Is Witness Testimony Evidence?

[18] Both the State, in passing, as well as the respondent, in [14], make nods to the idea that witness testimony may not qualify as “testimony.” Before the court can determine whether the new and vital standard is correct to apply, then, it must determine whether witness testimony even qualifies as evidence.

[19] This may seem obvious at first thought, because “material evidence” and “witness testimony” are surely subsets of “evidence”, and it seems strange to not treat them as such.

[20] For this, the court needs to thoroughly examine the Courtroom Procedures Act. It sure would seem that the CPA consistently treats “evidence” and “witnesses” separately. They have their own articles within the act, are mentioned separately in both Article 7 and Article 8, and so on and so forth. Mayhaps most damning, indeed, is that Article 8 consistently speaks often of “evidence or witnesses”, and even has evidence and testimony as separate sections of the trial. It is hard to say, then, that the talk of “new evidence” in Article 8§3 refers to the very “evidence and witnesses” that were listed separately earlier.

[20.1] This is rather reflective of In re Writ of Prohibition - Lucas v Department of Justice [2025] SDSC 27. It would, indeed, be easiest for all parties to read “evidence” in Section 3 as meaning something different from other instances of “evidence” throughout the rest of the text. Sadly, though, “it is not 'textualist' to take every line of a text as independent of all others,” and the court must take “evidence” in the sense that it is used elsewhere within the Courtroom Procedures Act.
[20.2] It is worth mentioning, even if slightly tangential, that there is a substantive difference between witness testimony and “hard” evidence (which the Courtroom Procedures Act refers to as simply “evidence”). Material evidence is able to establish hard objective truths to the court, whereas witness testimony is transient and reliant solely on their memory, tainted by perception and memetic drift over time. As such, material evidence is able to affect the court in a much greater way than witness testimony, and there is a real difference in the advantage gained by failing to mention one versus the other prior to their presentation in court. Whether this difference should be reflected in legislation in the way that it is is a question for the Senate, but it is not absurd to think of them differently and treat them as such.

[21] Rather frustratingly, then, both Certified Question - Ability to Call Witnesses Outside of Pre-Trial [2025] SDCR 42 and SD v NotCommunist366, Creative, & Acool [2025] Crim 103 [7] were wrongly decided, and, in turn, the vast majority of the argumentation submitted to this court is simply irrelevant.

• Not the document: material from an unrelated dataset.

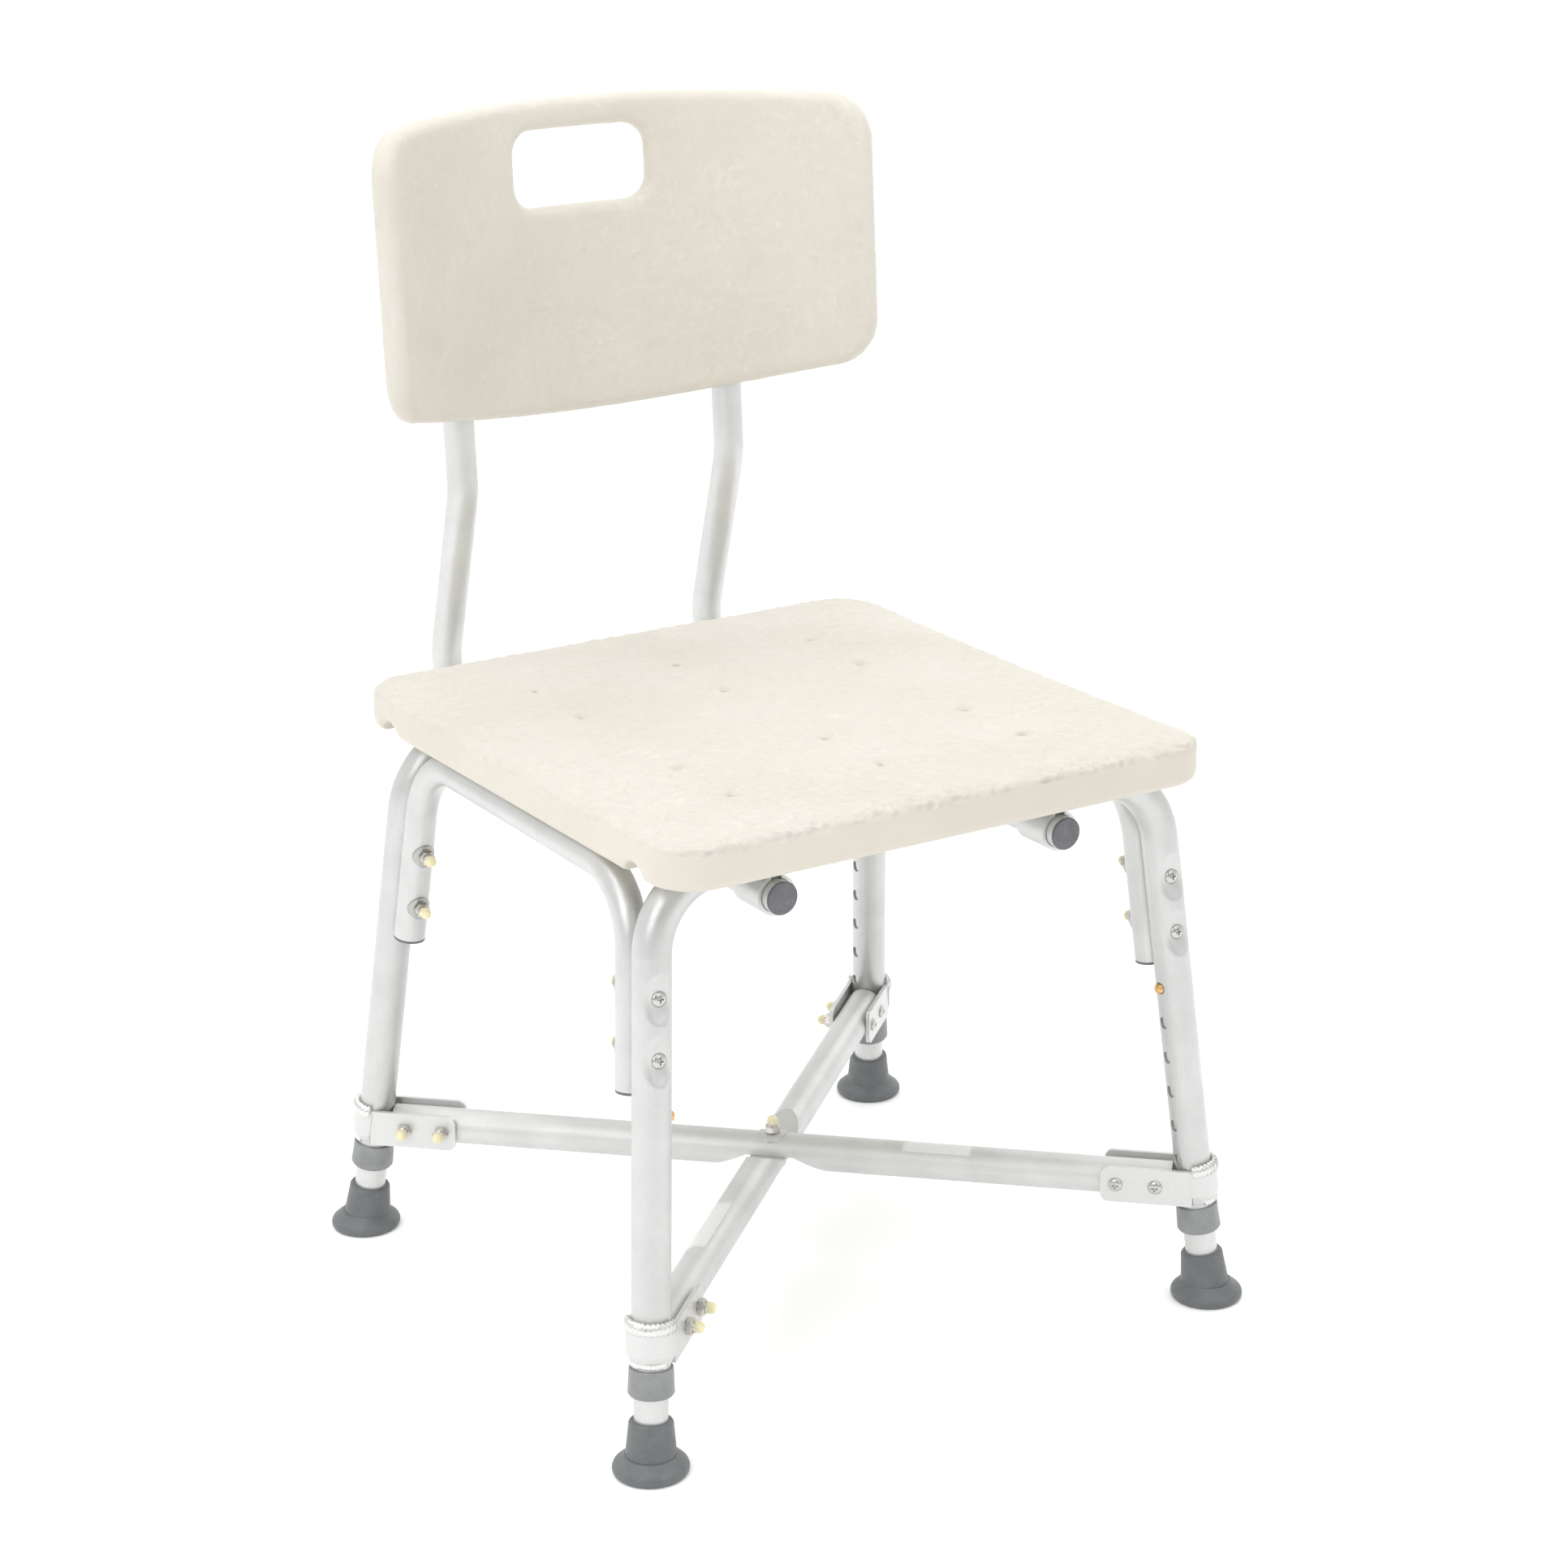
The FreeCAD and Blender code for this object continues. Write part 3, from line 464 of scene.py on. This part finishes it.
# Stage: camera, floor and soft light
def camera():
    azimuth, elevation, roll = (math.radians(v) for v in (-31.9, 18.72, -0.5))
    back = Vector((math.sin(azimuth) * math.cos(elevation), -math.cos(azimuth) * math.cos(elevation),
                   math.sin(elevation)))
    right = Vector((math.cos(azimuth), math.sin(azimuth), 0))
    up = back.cross(right)
    right, up = (right * math.cos(roll) + up * math.sin(roll), up * math.cos(roll) - right * math.sin(roll))
    data = bpy.data.cameras.new("camera")
    data.sensor_width = 36.0
    data.lens = 80.53
    data.clip_end = 60.0
    made = link(bpy.data.objects.new("camera", data))
    place = Matrix((right, up, back)).transposed().to_4x4()
    place.translation = Vector((-1.1963, -1.9411 + SHIFT_Y, 1.1332))
    made.matrix_world = place
    bpy.context.scene.camera = made


def area_light(name, location, target, size, energy):
    data = bpy.data.lights.new(name, "AREA")
    data.shape = "RECTANGLE"
    data.size, data.size_y = size
    data.energy = energy
    made = link(bpy.data.objects.new(name, data))
    made.location = location
    made.rotation_euler = (Vector(target) - Vector(location)).to_track_quat("-Z", "Y").to_euler()


def stage_floor():
    half = 30.0
    floor = mesh_object("floor", [(-half, -half, 0), (half, -half, 0), (half, half, 0), (-half, half, 0)],
                        [(0, 1, 2, 3)], smooth=False)
    g = Graph("floor_paint")
    tone = g.ramp(g.noise(3.0, 4.0), 0.3, 0.7)
    g.set(Base_Color=g.mix(tone, rgba(0.93, 0.93, 0.93), rgba(0.945, 0.945, 0.945)), Roughness=0.75,
          Specular_IOR_Level=0.2, Emission_Color=rgba(1.0, 1.0, 1.0), Emission_Strength=0.10)
    paint(floor, g.material)


camera()
stage_floor()


def studio_world():
    """Soft white surroundings: darker on the camera's side, brighter to its left, so metal shows its bands."""
    world = bpy.data.worlds.new("studio")
    world.use_nodes = True
    tree = world.node_tree
    direction = tree.nodes.new("ShaderNodeTexCoord").outputs["Generated"]

    def lobe(axis, low, high, gain):
        dot = tree.nodes.new("ShaderNodeVectorMath")
        dot.operation = "DOT_PRODUCT"
        dot.inputs[1].default_value = axis
        tree.links.new(direction, dot.inputs[0])
        span = tree.nodes.new("ShaderNodeMapRange")
        span.interpolation_type = "SMOOTHSTEP"
        for socket, value in (("From Min", low), ("From Max", high), ("To Min", 0.0), ("To Max", gain)):
            span.inputs[socket].default_value = value
        tree.links.new(dot.outputs["Value"], span.inputs["Value"])
        return span.outputs["Result"]

    total = tree.nodes.new("ShaderNodeMath")
    total.inputs[1].default_value = 1.0
    tree.links.new(lobe((-0.528, -0.849, 0.0), 0.05, 0.90, -0.48), total.inputs[0])
    strength = total.outputs[0]
    for lobe_value in (lobe((-0.849, 0.528, 0.0), 0.35, 0.95, 0.05), lobe((0.0, 0.0, 1.0), 0.45, 1.0, 0.35)):
        add = tree.nodes.new("ShaderNodeMath")
        tree.links.new(strength, add.inputs[0])
        tree.links.new(lobe_value, add.inputs[1])
        strength = add.outputs[0]
    background = tree.nodes["Background"]
    background.inputs["Color"].default_value = (1.0, 0.997, 0.99, 1.0)
    tree.links.new(strength, background.inputs["Strength"])
    bpy.context.scene.world = world


studio_world()
bpy.context.scene.view_settings.view_transform = "Standard"
area_light("key", (-2.65, -1.4, 2.2), (0, 0, 0.4), (1.8, 2.0), 26)
area_light("top", (-0.4, 0.3, 3.2), (0, 0, 0.3), (3.0, 3.0), 42)
area_light("front", (0.6, -3.2, 2.4), (0, 0, 0.5), (2.2, 1.6), 13)
area_light("rim", (2.6, 1.4, 1.6), (0, 0, 0.5), (1.2, 2.0), 10)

Can Witnesses be Admitted During Trial?

[22] With this in mind, the court needs to analyze whether witnesses can be admitted during trial.

[23] Article 12 gives no hints, as stated by the Court of Review, although its language is broadly permissive. Article 7§5 and Article 7§3.7-3.8, likewise, do not give much help now that it is clear that witnesses do not count as “evidence” throughout the Courtroom Procedures Act.

[24] It is true that Article 7§3.7 does state that counsel “may make… any necessary motions,” but it does not limit motions to be made to just this stage of pre-trial. This does not, thus, preclude motions being made further down the line, especially not when made in response to developments in the trial. An example of such a motion would be a motion for interlocutory appeal.

[25] Returning to Article 12, the text states that “[e]ither party in a legal proceeding may motion to call witnesses, provided they offer adequate reasoning, subject to the judge's discretion.” We also know from Article 5§2 that a judge “may also take such other motions at any time which are described and allowed by law,” indicating that motions be made whenever they are described in law, and it goes to reason that such motions can be made at any time during proceedings, unless otherwise limited.

[25.1] The court will not go so far as to concur with the State in [10] that such rises to the same level as nullum crimen sine lege; the court is not applying broad principles such as that here, merely it is applying normal rules of statutory interpretation. If the law states a motion is allowed “during” proceedings, it can only be read as across all proceedings and at any time, unless otherwise limited (by statute, procedural impossibility, or otherwise).

[26] Structurally, though, it does not make much sense for such a motion to occur after the allotted time for witness testimony has passed. Therefore, motions to admit witnesses may be made by either counsel at any point during trial prior to witness testimony for the side making such a call, and may be made during pre-trial at the proper time to raise motions, as described in §3.7.

Verdict

[27] There is no limitation preventing the State from motioning to admit a witness, and the trial court is instructed to decide whether to admit the witness on the motion's merits.